Canon’s Supply Chain Will Recover Faster Than Expected
(Reuters) – Japanese camera and copier maker Canon Inc (7751.T) expects its quake-hit supply chain to recover more quickly than originally estimated, giving a roughly 50 billion yen ($600 million) boost to its annual sales, the company’s chief executive said.
Fujio Mitarai also told Reuters in an interview that the company may expand a factory under construction in Kyushu, southern Japan, as part of a strategy to diversify its production of key parts.
Last month Canon lowered its annual earnings forecasts and said a recovery in its supply chain, which was disrupted by Japan’s March 11 earthquake and tsunami, was not expected until June or July.
“As those involved in parts production have been giving it their best, we expect supplies to arrive sooner than we had predicted,” Mitarai said in an interview late on Tuesday in Shanghai.
“We now forecast (production) to return to normal by the end of June.”

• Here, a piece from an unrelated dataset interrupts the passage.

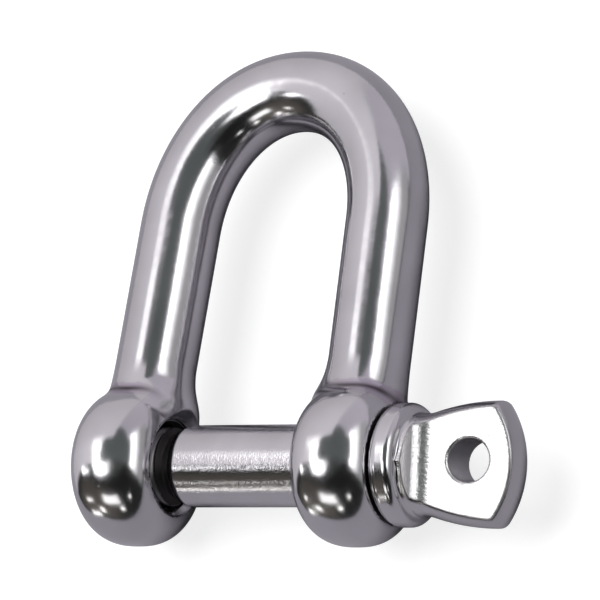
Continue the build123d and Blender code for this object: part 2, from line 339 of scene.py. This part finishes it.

Mitarai said the faster-than-expected recovery of its supply chain would likely boost its sales. The company is currently forecasting revenue of 3.73 trillion yen for the year to December.
“I am hoping it would lift our sales by around 50 billion yen,” he said.
One of the biggest risks facing the company, he said, was a potential power shortage in Japan following a crisis at a nuclear power plant in the quake-hit northeast.
DIVERSIFYING PARTS PRODUCTION
As part of its strategy to diversify is production base for key parts, Canon may eventually beef up operations at its Hita factory in Kyushu, which is currently under construction, Mitarai said.
The disruption of parts supply in Japan has affected a wide range of electronics makers, including many overseas such as Apple Inc (AAPL.O) and Texas Instruments (TXN.N).
Xerox Corp (XRX.N) said last month it saw some product constraints in the middle of the second quarter due to the March disaster and did not expect a full-product recovery until later this year.
Mitarai said his company was also considering increasing production lines at its two factories in southern China’s Guangdong province.
Like many foreign companies operating in China, Mitarai warned that rising labor costs could eat into margins in the near term.
“We must gradually adopt a more efficient system in China that saves manpower, and change our product line up to one with more added-value,” he said.
“But if you look at it over the longer term or from a more macro perspective, rising wages will also lift peoples’ purchasing power and so it’s not a bad thing at all.”
Demand for single-lens reflex cameras — high-end models with interchangeable lenses — is expected to remain strong, supported by the continued expansion of the middle class in emerging economies, Mitarai said.
Canon is also very open to overseas acquisitions in the medical and high-tech sectors although nothing specific is planned at the moment, he said.
Shares of Canon, which takes its name from the Buddhist goddess of mercy, were flat in early trade in Tokyo at 3,725 yen while the benchmark Nikkei average .N225 was up 0.5 percent.